Task statement: Check each line of the records below and collect those holding "None".

Records for the task:
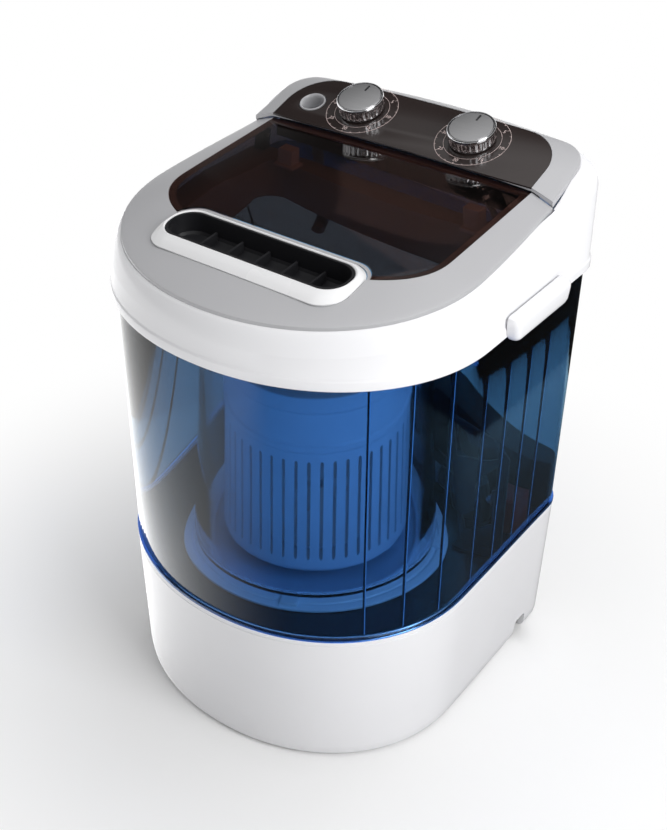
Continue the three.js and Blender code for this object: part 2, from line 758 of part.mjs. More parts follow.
function timerKnob(side) {
  const { radius, height } = KNOB;
  const profile = [
    [3.4, 0.8], [radius - 2, 0.8], [radius - 1.4, 2.4], [radius, height - 1.6], [radius - 1.2, height],
    [0, height - 0.4], [0, height - 4], [3.4, height - 4], [3.4, 0.8],
  ];
  const mark = box(-0.9, 0.9, radius - 12, radius - 4, height - 1, height + 0.8);
  return onPanel(joined(lathe(profile, 24), mark), side * KNOB.x, KNOB.y);
}

// ---------------------------------------------------------------- lid

const PAD = stadium(-97, 97, -131, -69, 22);
const CUP = stadium(-90.5, 90.5, -117.5, -78.5, 18);
const lidPlane = (offset) => (y) => lidEdge(y) + offset;
const lidLayer = (plan, low, high) => loft([at(plan, lidPlane(low)), at(plan, lidPlane(high))]);
const through = (plan) => lidLayer(plan, -10, 20);

function lidFrame() {
  const skin = crownLoft(lidEdge, CROWN, 4.5);
  const hollow = crownLoft(lidEdge, CROWN, 8, 3, 3);
  const ahead = box(-200, 200, -220, HINGE.y, 400, 560).add(hingeBarrel(0));
  const pad = lidLayer(PAD, 3, 6.2);
  const window = through(outline(GLASS, 7));
  const rearBar = box(-150, 150, HINGE.y + 7, 120, 400, 560);
  const recess = lidLayer(outline(GLASS), CROWN - GLASS_THICK - 0.1, 20);
  const padRoom = through(widened(PAD, 3));
  const frame = cut(skin.intersect(ahead), hollow, window.subtract(rearBar).subtract(padRoom), recess);
  const top = lidLayer(widened(PAD, 0.6), 6.2, 30);
  const cup = lidLayer(widened(CUP, 0.5), -30, 30);
  const ears = [-1, 1].map(hingeEar);
  return cut(joined(frame, pad, ...ears), top, cup, hingePinSolid(-1, 2.6), hingePinSolid(1, 2.6));
}

// Scales a closed plan curve outwards about its middle by a fixed margin.
function widened(points, by) {
  const half = Math.max(...points.map((p) => p.x));
  const ys = points.map((p) => p.y);
  const middle = (Math.max(...ys) + Math.min(...ys)) / 2;
  const depth = (Math.max(...ys) - Math.min(...ys)) / 2;
  return points.map(
    (p) => new THREE.Vector2((p.x * (half + by)) / half, middle + ((p.y - middle) * (depth + by)) / depth),
  );
}

const EAR_X = [144, 149];

function hingeEar(side) {
  const [x0, x1] = EAR_X.map((x) => x * side).sort((a, b) => a - b);
  return box(x0, x1, HINGE.y - 5, HINGE.y + 4, HINGE.z - 5, HINGE.z + 9);
}

function hingePinSolid(side, radius) {
  const g = new THREE.CylinderGeometry(radius, radius, 20, 16);
  g.rotateZ(Math.PI / 2);
  return solid(g.translate(side * 140.5, HINGE.y, HINGE.z));
}

function hingeBracket(side) {
  const [x0, x1] = [133, 143.4].map((x) => x * side).sort((a, b) => a - b);
  const post = box(x0, x1, HINGE.y - 5, HINGE.y + 4.6, 469.5, HINGE.z + 5);
  return cut(post, hingePinSolid(side, 2.5));
}

function lidWindow() {
  const slab = lidLayer(outline(GLASS, 0.4), CROWN - GLASS_THICK + 0.2, CROWN);
  const ahead = box(-200, 200, -220, HINGE.y, 400, 560).add(hingeBarrel(-0.3));
  const pad = through(widened(PAD, 3.4));
  return cut(slab.intersect(ahead), pad);
}

function lidHandleBezel() {
  const foot = lidPlane(6.5);
  const outer = loft([
    at(PAD, foot),
    at(PAD, lidPlane(7.5)),
    at(widened(CUP, 3), lidPlane(12)),
    at(widened(CUP, 2), lidPlane(13)),
  ]);
  const hole = lidLayer(widened(CUP, 0.6), 0, 20);
  return cut(outer, hole);
}

function lidHandleCup() {
  const levels = (pairs) => loft(pairs.map(([by, offset]) => at(widened(CUP, by), lidPlane(offset))));
  const outer = levels([[-6, -9], [0, -5], [0, 12.4]]);
  const inner = levels([[-8, -7], [-1.8, -4], [-1.8, 20]]);
  return cut(outer, inner);
}

// ---------------------------------------------------------------- build everything

part("base_housing", baseHousing(), WHITE);
part("base_pan", basePan(), BLACK);
for (const [spot, [x, y]] of Object.entries(FOOT_SPOTS)) part("foot_" + spot, moved(foot(), x, y), RUBBER);
part("deck_plate", deckPlate(), DARK_DECK);
part("cabinet_shell", cabinetShell(), BLUE_CLEAR);
part("top_frame", topFrame(), WHITE);
part("carry_handle_left", carryHandle(-1), WHITE);
part("carry_handle_right", carryHandle(1), WHITE);
part("inner_deck", innerDeck(), BLACK);
part("basket_post_left", basketPost(-1), BLACK);
part("basket_post_right", basketPost(1), BLACK);
part("wash_tub", washTub(), CLEAR);
part("tub_flange", tubFlange(), CLEAR);
part("spin_basket", spinBasket(), WHITE);
part("pulsator", pulsator(), WHITE);
part("drive_shaft", driveShaft(), STEEL);
part("basket_hub", basketHub(), STEEL);
part("bearing_housing", bearingHousing(), STEEL);
part("upper_bearing", bearing(128), STEEL);
part("lower_bearing", bearing(90), STEEL);
part("shaft_seal", shaftSeal(), RUBBER);
part("driven_pulley", drivenPulley(), BLACK);
part("motor_pulley", motorPulley(), STEEL);
part("drive_belt", driveBelt(), RUBBER);
part("motor_housing", motorHousing(), STEEL);
part("motor_shaft", motorShaft(), STEEL);
part("motor_mount", motorMount(), STEEL);
part("capacitor", capacitor(), BLACK);
part("capacitor_clip", capacitorClip(), STEEL);
part("drain_valve_body", drainValveBody(), BLACK);
part("drain_valve_plunger", drainValvePlunger(), STEEL);
part("drain_actuator", drainActuator(), COPPER_RED);
part("drain_hose", drainHose(), GREY_HOSE);
part("drain_outlet", drainOutlet(), BLACK);
part("cord_gland", cordGland(), BLACK);
part("inlet_pipe", inletPipe(5.6), GREY_HOSE);
part("wiring_harness", wiringHarness(), BLACK);
part("service_cover", serviceCover(), BLACK);
part("control_bracket", controlBracket(), BLACK);
part("panel_housing", panelHousing(), SILVER);
part("panel_plate", panelPlate(), SMOKED);
part("water_inlet", waterInlet(), SILVER);
part("wash_timer", timer(-1), BLACK);
part("spin_timer", timer(1), BLACK);
part("wash_timer_shaft", timerShaft(-1), STEEL);
part("spin_timer_shaft", timerShaft(1), STEEL);
part("wash_timer_knob", timerKnob(-1), CHROME);
part("spin_timer_knob", timerKnob(1), CHROME);
part("lid_frame", lidFrame(), SILVER);
part("lid_window", lidWindow(), SMOKED);
part("lid_handle_bezel", lidHandleBezel(), CHROME);
part("lid_handle_cup", lidHandleCup(), BLACK);
part("hinge_pin_left", hingePinSolid(-1, 2.2), STEEL);
part("hinge_pin_right", hingePinSolid(1, 2.2), STEEL);
part("hinge_bracket_left", hingeBracket(-1), BLACK);
part("hinge_bracket_right", hingeBracket(1), BLACK);

export default washer;
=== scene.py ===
"""A portable top-load washing machine: the visible pieces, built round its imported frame.

Sizes are in millimetres, heights are above the floor, and every mesh is made in metres. +X is the machine's
right, -Y its round front. Each sub-assembly is a class that holds its sizes and makes and dresses its pieces.
"""

import json
import logging
import math
from collections.abc import Callable, Iterable
from dataclasses import dataclass
from enum import Enum

import bmesh
import bpy
from bpy.types import Material, Mesh, Node, NodeSocket, NodeTree, Object
from mathutils import Matrix, Vector


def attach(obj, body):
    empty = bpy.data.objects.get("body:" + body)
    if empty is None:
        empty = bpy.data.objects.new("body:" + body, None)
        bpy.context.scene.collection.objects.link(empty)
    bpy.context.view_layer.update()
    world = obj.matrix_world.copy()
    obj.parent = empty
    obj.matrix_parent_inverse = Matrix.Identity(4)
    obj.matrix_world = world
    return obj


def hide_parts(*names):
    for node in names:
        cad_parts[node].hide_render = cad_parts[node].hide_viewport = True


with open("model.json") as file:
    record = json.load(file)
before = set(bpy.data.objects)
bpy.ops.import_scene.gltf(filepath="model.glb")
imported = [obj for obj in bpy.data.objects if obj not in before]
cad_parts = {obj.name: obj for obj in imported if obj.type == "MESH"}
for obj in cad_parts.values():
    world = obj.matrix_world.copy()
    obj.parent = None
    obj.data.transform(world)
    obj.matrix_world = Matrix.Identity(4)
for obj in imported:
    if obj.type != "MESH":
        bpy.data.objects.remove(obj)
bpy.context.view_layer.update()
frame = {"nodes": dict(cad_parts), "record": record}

MM = 0.001


Point = tuple[float, float]
Colour = tuple[float, float, float]
HeightRule = Callable[[float], float]
Ring = list[Vector]

log = logging.getLogger("washer")


# ---------------------------------------------------------------- outlines and heights


@dataclass(frozen=True)
class Plan:
    """A D-shaped outline seen from above: round front, sides that close in, round rear corners."""

    half_width: float
    front: float
    arc_centre: float
    rear: float
    rear_half_width: float
    rear_radius: float
    rear_bulge: float
    roundness: float

    FRONT_STEPS = 72
    SIDE_STEPS = 18
    CORNER_STEPS = 10
    BACK_STEPS = 5

    def ring(self, inset: float = 0.0) -> list[Point]:
        """Walk the outline once, counter-clockwise from the left end of the front.

        Args:
            inset: How far inside the outline to walk, or outside where it is negative.

        Returns:
            The same number of points whatever the inset.
        """
        half_width = self.half_width - inset
        depth = self.arc_centre - self.front - inset
        rear_half = self.rear_half_width - inset
        rear = self.rear - inset - self.rear_bulge
        radius = max(self.rear_radius - inset, 4.0)

        def power(value: float) -> float:
            """Raise a sine or cosine to the outline's own power, with its sign kept."""
            return math.copysign(abs(value) ** (2 / self.roundness), value)

        front = []
        for i in range(self.FRONT_STEPS + 1):
            turn = math.pi * (1 - i / self.FRONT_STEPS)
            x = half_width * power(math.cos(turn))
            front.append((x, self.arc_centre - depth * power(math.sin(turn))))
        right = []
        for i in range(1, self.SIDE_STEPS):
            f = i / self.SIDE_STEPS
            ease = f * f * (3 - 2 * f)
            x = half_width + (rear_half - half_width) * ease
            right.append((x, self.arc_centre + (rear - radius - self.arc_centre) * f))
        for i in range(self.CORNER_STEPS + 1):
            turn = math.pi / 2 * i / self.CORNER_STEPS
            x = rear_half - radius + radius * math.cos(turn)
            right.append((x, rear - radius + radius * math.sin(turn)))
        half = rear_half - radius
        for i in range(1, self.BACK_STEPS):
            f = 1 - i / self.BACK_STEPS
            right.append((half * f, rear + self.rear_bulge * (1 - f * f)))
        left = [(-x, y) for x, y in reversed(right)]
        return [*front, *right, (0.0, rear + self.rear_bulge), *left]

    def station(self, y: float, side: int, inset: float = 0.0) -> tuple[Vector, Vector]:
        """Find where the outline passes a given depth.

        Args:
            y: The depth to look for.
            side: 1 for the right side, -1 for the left.
            inset: How far inside the outline to look.

        Returns:
            The point and the outline's outward direction there, both flat.
        """
        ring = self.ring(inset)
        for (xa, ya), (xb, yb) in zip(ring, ring[1:]):
            if xa > 0 and ya <= y < yb:
                f = (y - ya) / (yb - ya)
                out = Vector((yb - ya, xa - xb, 0.0)).normalized()
                return Vector(((xa + (xb - xa) * f) * side, y, 0.0)), Vector((out.x * side, out.y, 0.0))
        raise ValueError(f"the outline never passes y = {y}")


BODY = Plan(177.5, -183.0, -28.5, 183.0, 176.0, 34.0, 9.0, 2.08)
GROOVE = Plan(166.5, -172.0, -28.5, 172.5, 158.0, 29.0, 8.0, 2.08)
GLASS = Plan(139.0, -101.0, -28.5, 159.5, 138.0, 40.0, 2.0, 2.3)
MOUTH = Plan(128.0, -142.0, -28.5, 66.0, 118.0, 14.0, -8.0, 2.08)

BASE_TOP = 154.0
SHELL_TOP = 438.0
SKIRT_BOTTOM = 420.5
LIP_HEIGHT = 9.0
CROWN = 9.5
PANEL_CROWN = 9.0
GLASS_THICK = 1.5
PANEL_SLOPE = 0.33
PANEL_TILT = math.atan(PANEL_SLOPE)
HINGE = (83.0, 486.0)
TUB_CENTRE = (0.0, -17.0)
DECK_TOP = 152.5


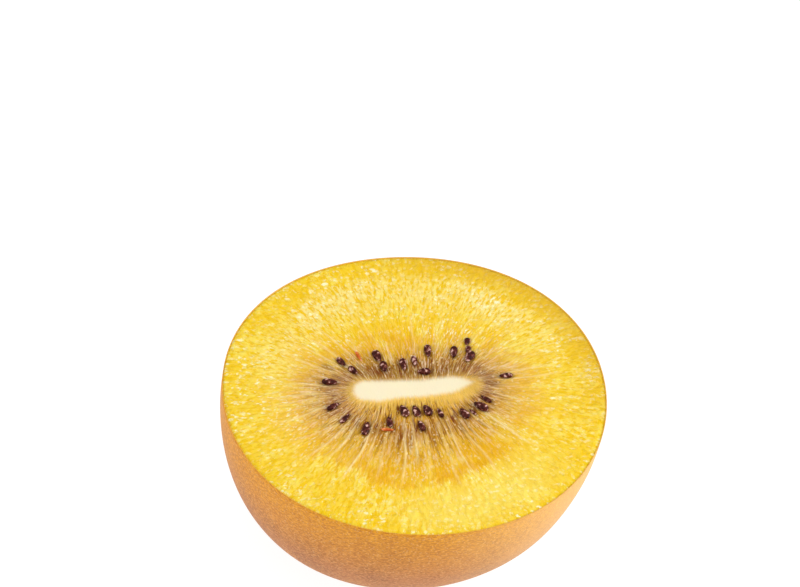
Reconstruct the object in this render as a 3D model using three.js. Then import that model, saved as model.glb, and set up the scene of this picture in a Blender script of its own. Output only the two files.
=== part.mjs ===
// Half of a golden kiwi fruit, cut across its middle and standing on its stem end with the cut
// face up. Skin, flesh, core and seeds grew together, so the half is one solid.
// Millimetres, +Z up. The origin is on the surface it stands on, under the middle of its box.
import * as THREE from "three";

// The cut face: an oval, flat and level.
const FACE_LONG = 52;
const FACE_SHORT = 47.8;
const FACE_TURN = THREE.MathUtils.degToRad(-20); // from +X to the oval's long diameter
const THREE_LOBES = -0.004; // how far the section swells in three places, as a share of its radius
const FOUR_LOBES = -0.008; // and in four places

// The rounded side, from the cut face down to the stem end.
const HEIGHT = 27; // from the surface it stands on to the cut face
const ROUNDNESS = 2.25; // 2 is an ellipse, and more is fuller at the shoulder
const STEM_END_SHIFT = -3.9; // the stem end lies this far along X from under the face's middle
const FLATTENED = 0.6; // the stem end would reach this much lower if it weren't flattened

// The hollow where the stalk sat, in the middle of the flat spot.
const HOLLOW_RADIUS = 3;
const HOLLOW_DEPTH = 1.8;

// How finely the surface is divided.
const SIDES = 72;
const SIDE_STEPS = 22;
const HOLLOW_STEPS = 4;

const FULL_DEPTH = HEIGHT + FLATTENED;
const MEAN_RADIUS = (FACE_LONG + FACE_SHORT) / 4;

// The section's radius at a depth below the cut face, as a share of the face's own radius. Depth
// and radius follow a superellipse of exponent ROUNDNESS.
const radiusShareAt = (depth) => (1 - (depth / FULL_DEPTH) ** ROUNDNESS) ** (1 / ROUNDNESS);

// One side of the half's upright section, from the axis inside the hollow, out and up over the
// rounded side, and back to the axis across the cut face. x is a share of the face's radius.
function profile() {
  const points = [];
  for (let i = 0; i < HOLLOW_STEPS; i++) {
    const angle = (i / HOLLOW_STEPS) * (Math.PI / 2);
    const radius = (HOLLOW_RADIUS / MEAN_RADIUS) * Math.sin(angle);
    points.push(new THREE.Vector2(radius, HOLLOW_DEPTH * Math.cos(angle)));
  }
  points.push(new THREE.Vector2(HOLLOW_RADIUS / MEAN_RADIUS, 0));

  const lastAngle = Math.asin((HEIGHT / FULL_DEPTH) ** (ROUNDNESS / 2));
  for (let i = SIDE_STEPS; i >= 0; i--) {
    const depth = FULL_DEPTH * Math.sin((i / SIDE_STEPS) * lastAngle) ** (2 / ROUNDNESS);
    points.push(new THREE.Vector2(radiusShareAt(depth), HEIGHT - depth));
  }
  points.push(new THREE.Vector2(0, HEIGHT));
  return points;
}

// Squeezes each round section of the lathed solid into the fruit's lobed oval, turns it, and
// slides it along X, by nothing at the cut face and by the full shift at the stem end.
function growIntoShape(geometry) {
  const place = geometry.getAttribute("position");
  for (let i = 0; i < place.count; i++) {
    const angle = Math.atan2(place.getY(i), place.getX(i));
    const share = Math.hypot(place.getX(i), place.getY(i));
    const lobes = 1 + THREE_LOBES * Math.cos(3 * angle) + FOUR_LOBES * Math.sin(4 * angle);
    const along = (FACE_LONG / 2) * share * lobes * Math.cos(angle);
    const across = (FACE_SHORT / 2) * share * lobes * Math.sin(angle);
    const shift = (STEM_END_SHIFT * (HEIGHT - place.getZ(i))) / FULL_DEPTH;
    const x = along * Math.cos(FACE_TURN) - across * Math.sin(FACE_TURN) + shift;
    const y = along * Math.sin(FACE_TURN) + across * Math.cos(FACE_TURN);
    place.setXY(i, x, y);
  }
  geometry.computeVertexNormals();
  return geometry;
}

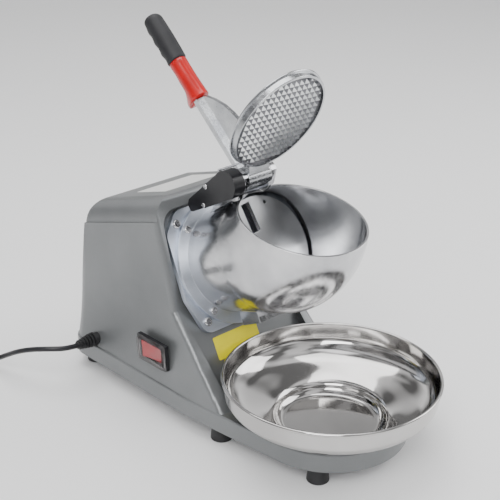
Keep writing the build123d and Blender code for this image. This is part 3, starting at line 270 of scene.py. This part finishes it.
# Lit and shaded copies of one aluminium for the tooth facets: a painted highlight and painted shade.
TOOTH_PAINTED_LIGHT = Finish("tooth_painted_light", (0.88, 0.89, 0.90), (0.80, 0.81, 0.82), (0.30, 0.40), Sheen.METAL,
                         mottle=60.0, grain=500.0, bump=0.02)
TOOTH_SHADE = Finish("tooth_shade", (0.20, 0.205, 0.215), (0.14, 0.145, 0.155), (0.38, 0.50), Sheen.METAL,
                     mottle=60.0, grain=500.0, bump=0.02)
# A dark copy of the plate's aluminium: painted shade on the plate's floor between the teeth.
PLATE_FLOOR_SHADE = Finish("plate_floor_shade", (0.20, 0.20, 0.21), (0.14, 0.14, 0.15), (0.35, 0.55), Sheen.METAL,
                     mottle=60.0, grain=500.0, bump=0.05)
STAINLESS = Finish("stainless", (0.56, 0.55, 0.54), (0.48, 0.47, 0.46), (0.05, 0.11), Sheen.METAL,
                   mottle=12.0, grain=500.0, stretch=(1.0, 1.0, 6.0), bump=0.02, depth=0.0001)
TURNED_STEEL = Finish("turned_steel", (0.60, 0.61, 0.62), (0.50, 0.51, 0.53), (0.28, 0.30), Sheen.METAL,
                      Pattern.TURNED, mottle=30.0, grain=60.0, bump=0.003, depth=0.0001)
PLATED_STEEL = Finish("plated_steel", (0.62, 0.62, 0.63), (0.48, 0.48, 0.50), (0.14, 0.26), Sheen.METAL,
                      mottle=120.0, grain=1500.0, bump=0.03)
DARK_STEEL = Finish("dark_steel", (0.10, 0.105, 0.115), (0.06, 0.06, 0.07), (0.18, 0.34), Sheen.METAL, mottle=80.0,
                    bump=0.04)
RUBBER = Finish("rubber", (0.010, 0.010, 0.011), (0.018, 0.018, 0.020), (0.42, 0.58), mottle=60.0, grain=1800.0,
                bump=0.20)
CORD_RUBBER = Finish("cord_rubber", (0.008, 0.008, 0.010), (0.014, 0.014, 0.017), (0.30, 0.42), mottle=70.0,
                     grain=1400.0, bump=0.08)
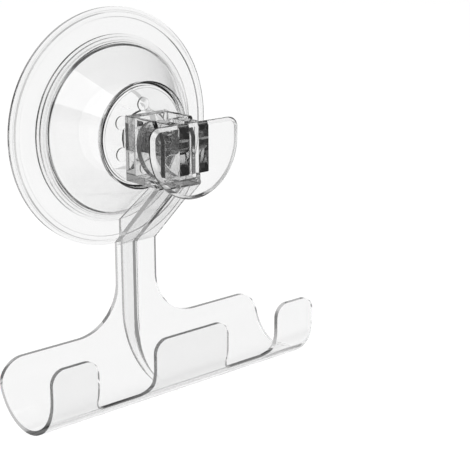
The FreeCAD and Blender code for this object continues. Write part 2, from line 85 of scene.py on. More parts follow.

Solution:
    if empty is None:
        empty = bpy.data.objects.new("body:" + body, None)
    obj.parent = None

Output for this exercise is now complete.